[Objective]
Reproduce all of the material exactly as shown.
Start of Data excerpt
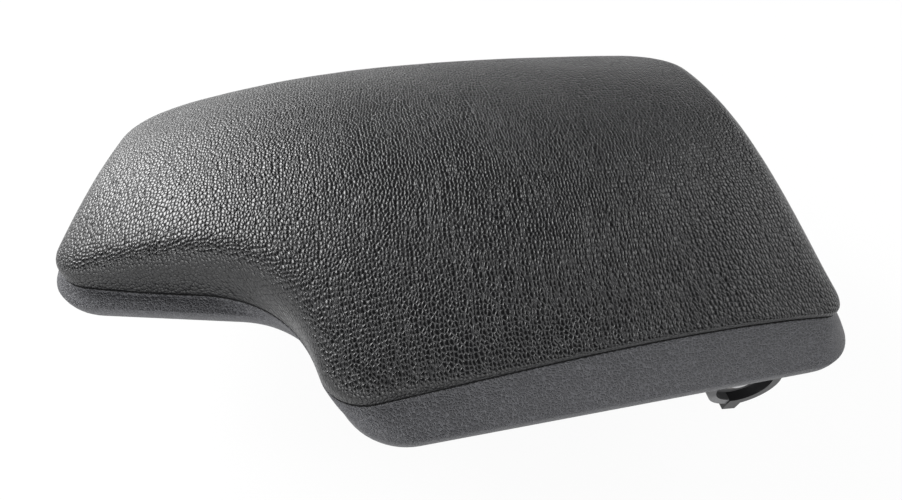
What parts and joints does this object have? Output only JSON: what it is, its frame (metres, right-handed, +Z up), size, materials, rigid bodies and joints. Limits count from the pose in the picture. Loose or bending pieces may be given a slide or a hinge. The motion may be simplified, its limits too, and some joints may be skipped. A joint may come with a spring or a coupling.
{
  "type": "car centre armrest lid",
  "caption": "Padded leather console armrest lid with a side notch, hinged at the rear on a bolted bracket and latched at the front by a push button.",
  "frame": {"origin": "centre of the bracket's four bolt holes, on the face that rests on the console", "axes": "+X to the rear along the lid's length, +Y to the straight far side, +Z up; the notch is on the -Y side at the front"},
  "size_m": [0.338, 0.2156, 0.1236],
  "materials": {
    "top_leather": "pebble grain, semi-matt",
    "band_leather": "fine grain, matt",
    "foam": "moulded foam",
    "carrier_plastic": "moulded, glass filled",
    "liner_plastic": "fine spark grain",
    "black_plastic": "moulded",
    "hinge_alloy": "die cast, grey coat",
    "bracket_steel": "black dip coat",
    "bright_steel": "turned, zinc",
    "screw_steel": "zinc",
    "spring_steel": "oiled",
    "bronze": "sintered",
    "friction_lining": "pressed lining",
    "black_rubber": "matt"
  },
  "bodies": {
    "bracket": {"hinge_bracket": "bracket_steel", "bracket_bushes": "bronze", "stop_pad": "black_rubber"},
    "lid": {"leather_top": "top_leather", "leather_band": "band_leather", "foam_pad": "foam", "carrier": "carrier_plastic", "liner": "liner_plastic", "liner_screws": "screw_steel", "buffers": "black_rubber", "hinge_frame": "hinge_alloy", "hinge_screws": "screw_steel", "hinge_pin": "bright_steel", "pin_clip": "spring_steel", "barrel_guard": "black_plastic", "friction_discs": "friction_lining", "spring_washers": "spring_steel", "latch_housing": "black_plastic", "latch_screws": "screw_steel", "latch_pin": "bright_steel", "button_spring": "spring_steel"},
    "button": {"release_button": "liner_plastic"},
    "hook": {"latch_hook": "bright_steel"}
  },
  "joints": [
    {"name": "lid_hinge", "type": "hinge", "parent": "bracket", "child": "lid", "pos_m": [0.011, 0, 0.044], "axis": [0, 1, 0], "range_deg": [0, 75]},
    {"name": "button_slide", "type": "slide", "parent": "lid", "child": "button", "axis": [0, 0, 1], "range_m": [0, 0.004], "stiffness_N_per_m": 400, "springref_m": -0.004, "deforming": ["button_spring"]},
    {"name": "hook_pivot", "type": "hinge", "parent": "lid", "child": "hook", "pos_m": [-0.2145, 0.0385, 0.0724], "axis": [0, 1, 0], "range_deg": [0, 20]}
  ],
  "couplings": [
    {"joint": "hook_pivot", "follows": "button_slide", "rad_per_m": 87}
  ]
}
End of Data excerpt
[Result below]
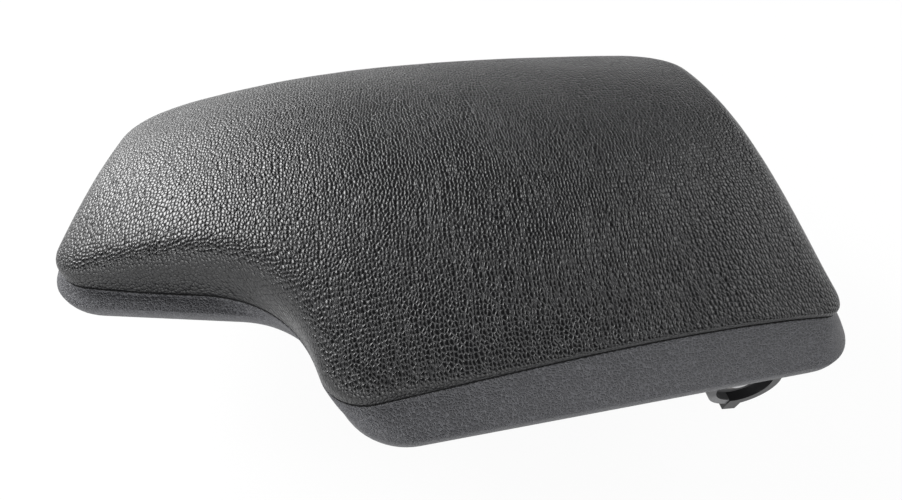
What parts and joints does this object have? Output only JSON: what it is, its frame (metres, right-handed, +Z up), size, materials, rigid bodies and joints. Limits count from the pose in the picture. Loose or bending pieces may be given a slide or a hinge. The motion may be simplified, its limits too, and some joints may be skipped. A joint may come with a spring or a coupling.
{
  "type": "car centre armrest lid",
  "caption": "Padded leather console armrest lid with a side notch, hinged at the rear on a bolted bracket and latched at the front by a push button.",
  "frame": {"origin": "centre of the bracket's four bolt holes, on the face that rests on the console", "axes": "+X to the rear along the lid's length, +Y to the straight far side, +Z up; the notch is on the -Y side at the front"},
  "size_m": [0.338, 0.2156, 0.1236],
  "materials": {
    "top_leather": "pebble grain, semi-matt",
    "band_leather": "fine grain, matt",
    "foam": "moulded foam",
    "carrier_plastic": "moulded, glass filled",
    "liner_plastic": "fine spark grain",
    "black_plastic": "moulded",
    "hinge_alloy": "die cast, grey coat",
    "bracket_steel": "black dip coat",
    "bright_steel": "turned, zinc",
    "screw_steel": "zinc",
    "spring_steel": "oiled",
    "bronze": "sintered",
    "friction_lining": "pressed lining",
    "black_rubber": "matt"
  },
  "bodies": {
    "bracket": {"hinge_bracket": "bracket_steel", "bracket_bushes": "bronze", "stop_pad": "black_rubber"},
    "lid": {"leather_top": "top_leather", "leather_band": "band_leather", "foam_pad": "foam", "carrier": "carrier_plastic", "liner": "liner_plastic", "liner_screws": "screw_steel", "buffers": "black_rubber", "hinge_frame": "hinge_alloy", "hinge_screws": "screw_steel", "hinge_pin": "bright_steel", "pin_clip": "spring_steel", "barrel_guard": "black_plastic", "friction_discs": "friction_lining", "spring_washers": "spring_steel", "latch_housing": "black_plastic", "latch_screws": "screw_steel", "latch_pin": "bright_steel", "button_spring": "spring_steel"},
    "button": {"release_button": "liner_plastic"},
    "hook": {"latch_hook": "bright_steel"}
  },
  "joints": [
    {"name": "lid_hinge", "type": "hinge", "parent": "bracket", "child": "lid", "pos_m": [0.011, 0, 0.044], "axis": [0, 1, 0], "range_deg": [0, 75]},
    {"name": "button_slide", "type": "slide", "parent": "lid", "child": "button", "axis": [0, 0, 1], "range_m": [0, 0.004], "stiffness_N_per_m": 400, "springref_m": -0.004, "deforming": ["button_spring"]},
    {"name": "hook_pivot", "type": "hinge", "parent": "lid", "child": "hook", "pos_m": [-0.2145, 0.0385, 0.0724], "axis": [0, 1, 0], "range_deg": [0, 20]}
  ],
  "couplings": [
    {"joint": "hook_pivot", "follows": "button_slide", "rad_per_m": 87}
  ]
}